● **EXERCISE DESCRIPTION**
Isolate every line in the data with the string "parts" and copy it.

● **ENTRIES**
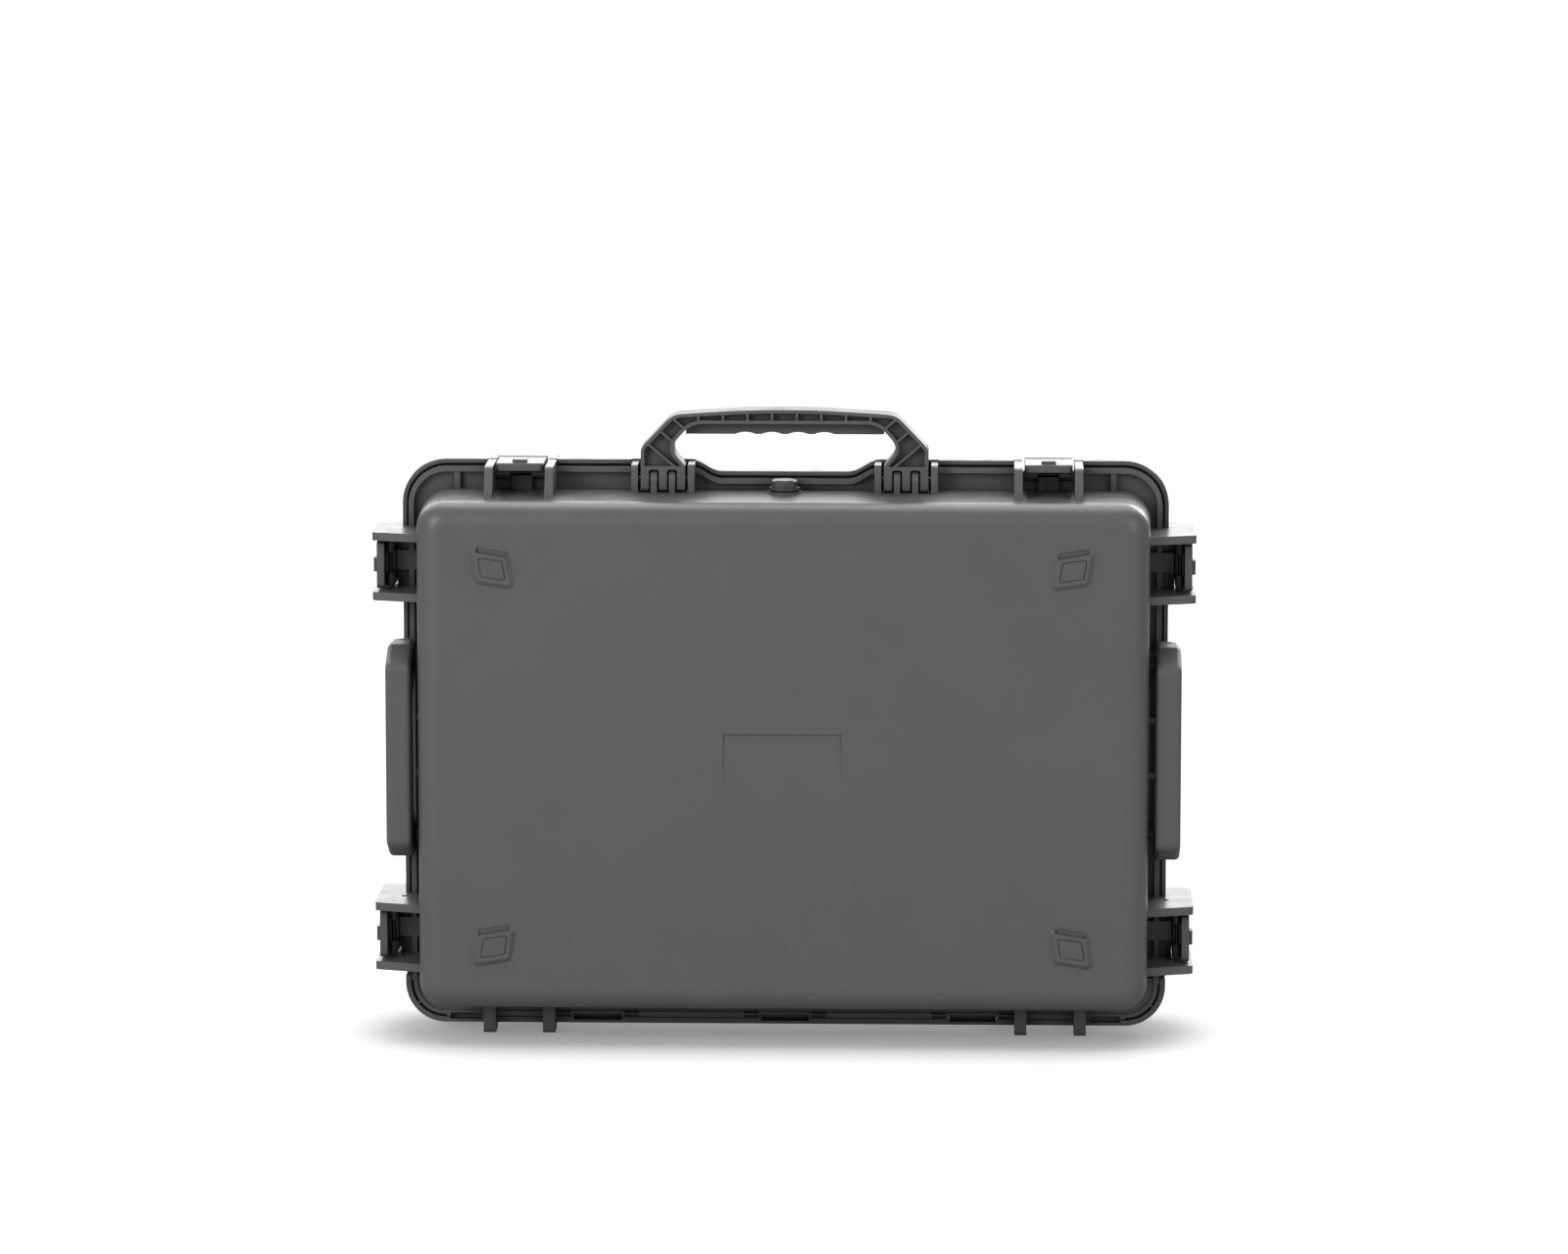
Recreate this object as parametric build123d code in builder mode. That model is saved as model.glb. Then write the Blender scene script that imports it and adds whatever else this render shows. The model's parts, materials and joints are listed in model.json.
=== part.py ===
==
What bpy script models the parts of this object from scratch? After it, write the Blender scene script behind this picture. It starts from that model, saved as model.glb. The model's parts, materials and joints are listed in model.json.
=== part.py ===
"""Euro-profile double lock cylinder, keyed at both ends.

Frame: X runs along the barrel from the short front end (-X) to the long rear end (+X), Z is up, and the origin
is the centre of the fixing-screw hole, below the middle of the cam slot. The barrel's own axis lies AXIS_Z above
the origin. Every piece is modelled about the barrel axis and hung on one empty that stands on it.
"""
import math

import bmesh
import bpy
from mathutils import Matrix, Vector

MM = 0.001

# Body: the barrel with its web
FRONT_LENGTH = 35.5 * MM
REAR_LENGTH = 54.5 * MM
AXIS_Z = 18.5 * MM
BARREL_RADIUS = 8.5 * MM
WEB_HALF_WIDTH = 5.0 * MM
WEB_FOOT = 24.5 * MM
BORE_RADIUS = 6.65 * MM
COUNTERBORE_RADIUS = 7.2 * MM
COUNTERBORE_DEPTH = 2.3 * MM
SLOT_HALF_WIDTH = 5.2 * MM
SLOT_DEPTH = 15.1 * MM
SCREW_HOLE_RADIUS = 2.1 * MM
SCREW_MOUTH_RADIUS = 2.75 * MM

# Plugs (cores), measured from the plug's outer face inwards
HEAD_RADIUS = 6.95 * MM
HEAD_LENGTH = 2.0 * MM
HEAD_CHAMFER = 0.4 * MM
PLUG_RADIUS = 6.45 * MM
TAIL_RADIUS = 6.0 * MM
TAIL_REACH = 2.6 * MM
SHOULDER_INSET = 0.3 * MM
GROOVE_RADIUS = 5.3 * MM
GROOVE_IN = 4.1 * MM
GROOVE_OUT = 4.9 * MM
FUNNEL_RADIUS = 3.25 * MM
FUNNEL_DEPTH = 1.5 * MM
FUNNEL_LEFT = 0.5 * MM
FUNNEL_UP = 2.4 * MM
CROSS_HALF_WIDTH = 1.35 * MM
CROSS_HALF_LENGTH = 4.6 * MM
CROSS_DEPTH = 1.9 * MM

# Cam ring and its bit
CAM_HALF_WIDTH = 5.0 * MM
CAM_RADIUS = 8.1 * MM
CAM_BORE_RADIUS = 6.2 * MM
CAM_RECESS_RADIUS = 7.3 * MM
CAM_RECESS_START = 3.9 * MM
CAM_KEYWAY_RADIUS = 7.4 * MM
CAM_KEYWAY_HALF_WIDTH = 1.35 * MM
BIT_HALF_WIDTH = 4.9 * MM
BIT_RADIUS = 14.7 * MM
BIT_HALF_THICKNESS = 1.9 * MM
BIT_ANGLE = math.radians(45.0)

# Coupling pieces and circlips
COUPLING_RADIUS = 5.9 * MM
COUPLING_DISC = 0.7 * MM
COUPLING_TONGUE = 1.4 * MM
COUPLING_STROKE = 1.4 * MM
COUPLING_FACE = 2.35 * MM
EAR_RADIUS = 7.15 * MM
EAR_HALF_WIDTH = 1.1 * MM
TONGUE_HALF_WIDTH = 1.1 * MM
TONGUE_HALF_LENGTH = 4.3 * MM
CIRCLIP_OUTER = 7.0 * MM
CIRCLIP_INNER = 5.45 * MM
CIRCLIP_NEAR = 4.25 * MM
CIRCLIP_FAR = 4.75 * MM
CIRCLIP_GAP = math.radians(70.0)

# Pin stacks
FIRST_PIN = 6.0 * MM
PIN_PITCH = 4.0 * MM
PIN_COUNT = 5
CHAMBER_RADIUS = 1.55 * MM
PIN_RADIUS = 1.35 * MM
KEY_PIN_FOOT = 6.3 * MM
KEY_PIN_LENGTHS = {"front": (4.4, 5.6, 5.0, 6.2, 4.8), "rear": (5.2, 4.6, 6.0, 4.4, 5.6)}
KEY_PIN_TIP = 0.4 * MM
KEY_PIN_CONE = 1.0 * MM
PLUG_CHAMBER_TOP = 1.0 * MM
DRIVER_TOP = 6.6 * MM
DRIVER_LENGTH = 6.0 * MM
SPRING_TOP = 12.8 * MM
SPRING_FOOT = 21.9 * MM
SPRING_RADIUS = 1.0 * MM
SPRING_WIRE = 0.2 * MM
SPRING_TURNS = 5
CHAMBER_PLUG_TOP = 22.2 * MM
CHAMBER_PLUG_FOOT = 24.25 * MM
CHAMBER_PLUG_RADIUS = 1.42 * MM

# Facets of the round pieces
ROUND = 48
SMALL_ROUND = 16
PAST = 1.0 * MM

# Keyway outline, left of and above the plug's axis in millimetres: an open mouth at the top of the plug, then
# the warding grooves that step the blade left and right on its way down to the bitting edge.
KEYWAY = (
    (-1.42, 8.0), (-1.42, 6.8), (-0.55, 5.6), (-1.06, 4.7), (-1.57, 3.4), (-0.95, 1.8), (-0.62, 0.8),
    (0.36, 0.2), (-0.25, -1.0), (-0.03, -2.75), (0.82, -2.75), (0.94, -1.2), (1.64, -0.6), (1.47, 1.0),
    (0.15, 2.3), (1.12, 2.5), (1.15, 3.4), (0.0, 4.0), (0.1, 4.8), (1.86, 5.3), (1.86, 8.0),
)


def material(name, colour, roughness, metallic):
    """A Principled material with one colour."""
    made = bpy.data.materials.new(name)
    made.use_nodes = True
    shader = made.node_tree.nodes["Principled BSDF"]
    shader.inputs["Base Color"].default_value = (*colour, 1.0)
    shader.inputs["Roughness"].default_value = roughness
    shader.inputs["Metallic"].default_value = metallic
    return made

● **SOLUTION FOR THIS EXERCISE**
Recreate this object as parametric build123d code in builder mode. That model is saved as model.glb. Then write the Blender scene script that imports it and adds whatever else this render shows. The model's parts, materials and joints are listed in model.json.
What bpy script models the parts of this object from scratch? After it, write the Blender scene script behind this picture. It starts from that model, saved as model.glb. The model's parts, materials and joints are listed in model.json.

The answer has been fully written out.